**SET TASK**
Reproduce, word for word, only the lines from the one containing "const sink = new THREE.Group();" through the one containing "cad_parts[node].hide_render = cad_parts[node].hide_viewport", both included.

** START OF DATA SECTION **

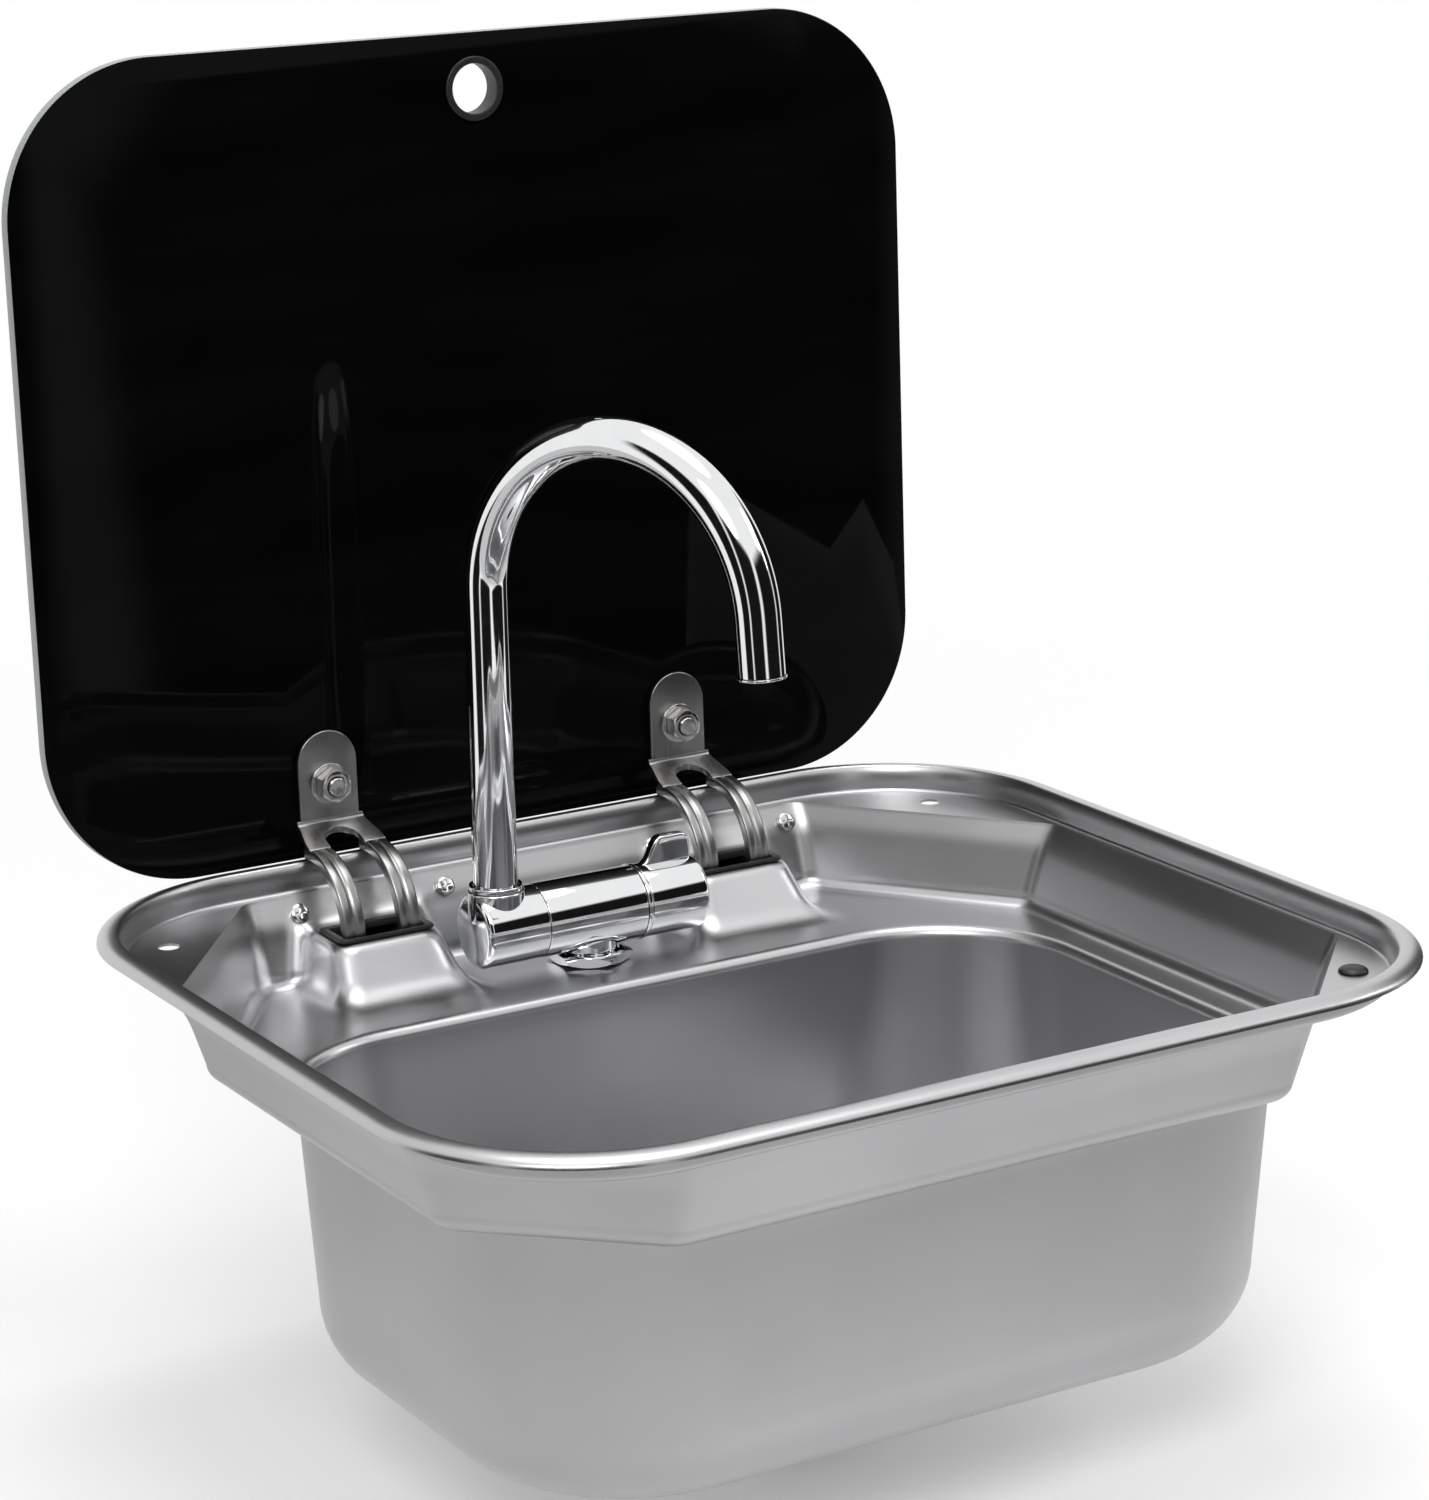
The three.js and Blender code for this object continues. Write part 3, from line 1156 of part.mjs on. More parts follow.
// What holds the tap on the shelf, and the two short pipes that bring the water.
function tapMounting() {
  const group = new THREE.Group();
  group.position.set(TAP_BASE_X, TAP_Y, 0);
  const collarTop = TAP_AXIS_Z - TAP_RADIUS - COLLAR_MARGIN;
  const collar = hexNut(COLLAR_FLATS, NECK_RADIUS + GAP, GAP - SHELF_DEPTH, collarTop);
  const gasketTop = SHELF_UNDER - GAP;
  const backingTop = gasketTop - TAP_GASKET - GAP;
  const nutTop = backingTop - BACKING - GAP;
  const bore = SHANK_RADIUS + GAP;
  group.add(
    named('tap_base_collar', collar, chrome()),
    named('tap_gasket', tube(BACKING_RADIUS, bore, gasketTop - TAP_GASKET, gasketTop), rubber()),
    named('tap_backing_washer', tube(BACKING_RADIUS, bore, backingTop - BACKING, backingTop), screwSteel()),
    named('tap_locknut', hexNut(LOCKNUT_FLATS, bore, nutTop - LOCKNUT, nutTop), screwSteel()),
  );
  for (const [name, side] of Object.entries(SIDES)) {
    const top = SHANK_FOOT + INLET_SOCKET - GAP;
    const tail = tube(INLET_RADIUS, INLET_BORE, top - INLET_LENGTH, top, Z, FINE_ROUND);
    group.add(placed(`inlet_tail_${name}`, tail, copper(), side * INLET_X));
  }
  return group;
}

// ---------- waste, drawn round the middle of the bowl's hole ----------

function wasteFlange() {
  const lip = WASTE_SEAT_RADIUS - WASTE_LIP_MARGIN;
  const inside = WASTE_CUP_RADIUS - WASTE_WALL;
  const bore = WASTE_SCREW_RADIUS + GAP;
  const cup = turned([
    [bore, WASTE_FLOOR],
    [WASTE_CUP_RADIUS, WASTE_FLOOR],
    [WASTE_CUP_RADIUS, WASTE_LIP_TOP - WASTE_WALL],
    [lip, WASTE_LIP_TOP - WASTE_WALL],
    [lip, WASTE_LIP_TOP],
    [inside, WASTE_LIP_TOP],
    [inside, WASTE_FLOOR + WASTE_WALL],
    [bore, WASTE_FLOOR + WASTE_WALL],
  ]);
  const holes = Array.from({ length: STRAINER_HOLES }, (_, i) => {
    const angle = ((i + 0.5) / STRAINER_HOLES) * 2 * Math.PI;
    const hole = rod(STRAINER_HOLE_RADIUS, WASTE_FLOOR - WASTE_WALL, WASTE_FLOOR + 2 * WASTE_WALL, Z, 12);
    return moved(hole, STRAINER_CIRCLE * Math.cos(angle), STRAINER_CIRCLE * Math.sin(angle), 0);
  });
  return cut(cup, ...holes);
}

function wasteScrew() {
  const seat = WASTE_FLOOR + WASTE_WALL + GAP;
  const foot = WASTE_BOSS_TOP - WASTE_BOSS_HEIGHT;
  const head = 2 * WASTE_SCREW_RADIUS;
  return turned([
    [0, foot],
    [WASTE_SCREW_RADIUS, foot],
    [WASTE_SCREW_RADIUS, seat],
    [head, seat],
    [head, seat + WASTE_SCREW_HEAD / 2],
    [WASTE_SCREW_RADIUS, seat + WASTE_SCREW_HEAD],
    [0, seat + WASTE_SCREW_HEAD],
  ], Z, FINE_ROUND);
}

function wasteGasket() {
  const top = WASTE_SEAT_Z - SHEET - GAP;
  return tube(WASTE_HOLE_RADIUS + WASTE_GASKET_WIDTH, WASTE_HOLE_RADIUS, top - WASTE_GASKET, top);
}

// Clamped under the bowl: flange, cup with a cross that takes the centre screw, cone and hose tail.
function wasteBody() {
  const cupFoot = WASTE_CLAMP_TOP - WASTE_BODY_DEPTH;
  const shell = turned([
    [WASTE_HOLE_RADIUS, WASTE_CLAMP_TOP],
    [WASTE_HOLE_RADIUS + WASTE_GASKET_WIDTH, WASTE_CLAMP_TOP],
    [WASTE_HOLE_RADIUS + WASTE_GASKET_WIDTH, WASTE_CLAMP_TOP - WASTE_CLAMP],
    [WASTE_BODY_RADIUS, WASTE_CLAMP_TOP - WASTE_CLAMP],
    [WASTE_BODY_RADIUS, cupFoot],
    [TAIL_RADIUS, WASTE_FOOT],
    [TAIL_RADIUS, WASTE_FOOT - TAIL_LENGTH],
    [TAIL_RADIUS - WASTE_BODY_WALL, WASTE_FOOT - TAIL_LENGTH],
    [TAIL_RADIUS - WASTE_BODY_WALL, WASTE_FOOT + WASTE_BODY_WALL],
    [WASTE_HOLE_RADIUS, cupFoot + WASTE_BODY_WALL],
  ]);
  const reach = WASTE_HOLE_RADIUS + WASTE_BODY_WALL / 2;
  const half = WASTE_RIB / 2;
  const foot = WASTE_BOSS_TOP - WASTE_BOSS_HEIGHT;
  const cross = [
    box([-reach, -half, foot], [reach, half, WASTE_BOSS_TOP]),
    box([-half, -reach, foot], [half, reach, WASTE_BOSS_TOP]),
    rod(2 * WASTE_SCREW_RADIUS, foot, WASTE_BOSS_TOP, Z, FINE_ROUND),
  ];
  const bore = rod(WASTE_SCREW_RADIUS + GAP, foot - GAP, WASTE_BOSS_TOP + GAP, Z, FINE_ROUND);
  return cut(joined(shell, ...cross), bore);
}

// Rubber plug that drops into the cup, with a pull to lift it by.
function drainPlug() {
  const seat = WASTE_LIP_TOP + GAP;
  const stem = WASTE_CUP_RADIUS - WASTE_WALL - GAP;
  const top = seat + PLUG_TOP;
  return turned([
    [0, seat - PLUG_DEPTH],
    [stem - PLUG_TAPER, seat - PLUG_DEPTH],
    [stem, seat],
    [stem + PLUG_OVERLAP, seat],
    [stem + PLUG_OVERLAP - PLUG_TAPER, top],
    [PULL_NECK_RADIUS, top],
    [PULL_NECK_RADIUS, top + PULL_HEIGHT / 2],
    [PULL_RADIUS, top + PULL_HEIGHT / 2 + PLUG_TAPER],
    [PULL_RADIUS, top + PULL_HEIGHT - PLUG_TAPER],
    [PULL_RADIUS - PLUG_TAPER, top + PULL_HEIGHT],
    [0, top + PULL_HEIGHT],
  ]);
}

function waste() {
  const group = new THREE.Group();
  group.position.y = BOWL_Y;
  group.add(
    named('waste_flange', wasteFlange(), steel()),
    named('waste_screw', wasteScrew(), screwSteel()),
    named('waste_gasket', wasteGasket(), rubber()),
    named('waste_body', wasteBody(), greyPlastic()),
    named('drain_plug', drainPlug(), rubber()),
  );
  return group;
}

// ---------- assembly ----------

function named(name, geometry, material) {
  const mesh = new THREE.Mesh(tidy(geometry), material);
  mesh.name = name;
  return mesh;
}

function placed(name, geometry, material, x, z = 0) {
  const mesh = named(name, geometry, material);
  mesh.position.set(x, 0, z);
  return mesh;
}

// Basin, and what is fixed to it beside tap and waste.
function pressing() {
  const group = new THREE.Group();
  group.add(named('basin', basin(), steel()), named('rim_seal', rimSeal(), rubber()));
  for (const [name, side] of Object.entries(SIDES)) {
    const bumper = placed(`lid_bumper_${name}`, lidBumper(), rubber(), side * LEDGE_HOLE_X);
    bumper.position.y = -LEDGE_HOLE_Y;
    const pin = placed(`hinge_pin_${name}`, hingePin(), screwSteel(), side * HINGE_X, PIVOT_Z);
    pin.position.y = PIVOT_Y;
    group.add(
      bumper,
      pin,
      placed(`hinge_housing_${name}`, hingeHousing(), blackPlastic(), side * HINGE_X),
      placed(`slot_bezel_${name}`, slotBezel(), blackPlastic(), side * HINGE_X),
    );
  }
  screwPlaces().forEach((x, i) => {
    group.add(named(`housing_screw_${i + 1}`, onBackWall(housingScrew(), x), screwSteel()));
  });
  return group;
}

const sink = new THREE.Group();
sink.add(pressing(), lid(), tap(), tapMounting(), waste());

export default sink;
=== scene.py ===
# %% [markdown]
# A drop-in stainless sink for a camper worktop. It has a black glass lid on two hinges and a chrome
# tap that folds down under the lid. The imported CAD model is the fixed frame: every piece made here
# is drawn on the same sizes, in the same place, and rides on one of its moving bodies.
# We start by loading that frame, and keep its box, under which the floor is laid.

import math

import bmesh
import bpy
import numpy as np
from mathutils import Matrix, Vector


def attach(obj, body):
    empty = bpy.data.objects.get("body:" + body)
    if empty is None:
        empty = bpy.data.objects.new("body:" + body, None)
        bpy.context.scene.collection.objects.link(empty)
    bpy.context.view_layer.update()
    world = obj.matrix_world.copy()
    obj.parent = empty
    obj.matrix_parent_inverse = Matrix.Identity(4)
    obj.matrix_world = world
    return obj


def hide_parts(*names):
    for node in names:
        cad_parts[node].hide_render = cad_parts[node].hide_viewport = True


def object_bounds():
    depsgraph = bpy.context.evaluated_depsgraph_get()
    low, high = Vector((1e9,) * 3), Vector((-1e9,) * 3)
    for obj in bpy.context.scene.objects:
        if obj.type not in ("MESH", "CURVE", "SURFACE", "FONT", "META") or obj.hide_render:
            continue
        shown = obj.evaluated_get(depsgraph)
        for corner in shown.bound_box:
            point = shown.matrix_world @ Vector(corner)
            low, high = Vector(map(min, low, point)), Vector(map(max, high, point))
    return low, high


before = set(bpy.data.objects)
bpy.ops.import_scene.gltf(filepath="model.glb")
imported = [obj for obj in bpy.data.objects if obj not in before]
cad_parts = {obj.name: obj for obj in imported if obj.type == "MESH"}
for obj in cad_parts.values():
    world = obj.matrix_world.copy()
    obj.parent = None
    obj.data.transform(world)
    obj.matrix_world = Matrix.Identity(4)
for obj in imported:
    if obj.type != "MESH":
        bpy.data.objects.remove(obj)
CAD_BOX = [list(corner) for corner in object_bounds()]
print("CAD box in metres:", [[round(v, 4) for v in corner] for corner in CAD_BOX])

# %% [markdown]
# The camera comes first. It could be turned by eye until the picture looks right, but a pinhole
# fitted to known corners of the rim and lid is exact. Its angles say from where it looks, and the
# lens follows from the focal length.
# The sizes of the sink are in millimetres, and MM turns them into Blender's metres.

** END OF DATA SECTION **

**ANSWER TO THIS EXERCISE**
const sink = new THREE.Group();
sink.add(pressing(), lid(), tap(), tapMounting(), waste());

export default sink;
=== scene.py ===
# %% [markdown]
# A drop-in stainless sink for a camper worktop. It has a black glass lid on two hinges and a chrome
# tap that folds down under the lid. The imported CAD model is the fixed frame: every piece made here
# is drawn on the same sizes, in the same place, and rides on one of its moving bodies.
# We start by loading that frame, and keep its box, under which the floor is laid.

import math

import bmesh
import bpy
import numpy as np
from mathutils import Matrix, Vector


def attach(obj, body):
    empty = bpy.data.objects.get("body:" + body)
    if empty is None:
        empty = bpy.data.objects.new("body:" + body, None)
        bpy.context.scene.collection.objects.link(empty)
    bpy.context.view_layer.update()
    world = obj.matrix_world.copy()
    obj.parent = empty
    obj.matrix_parent_inverse = Matrix.Identity(4)
    obj.matrix_world = world
    return obj


def hide_parts(*names):
    for node in names:
        cad_parts[node].hide_render = cad_parts[node].hide_viewport = True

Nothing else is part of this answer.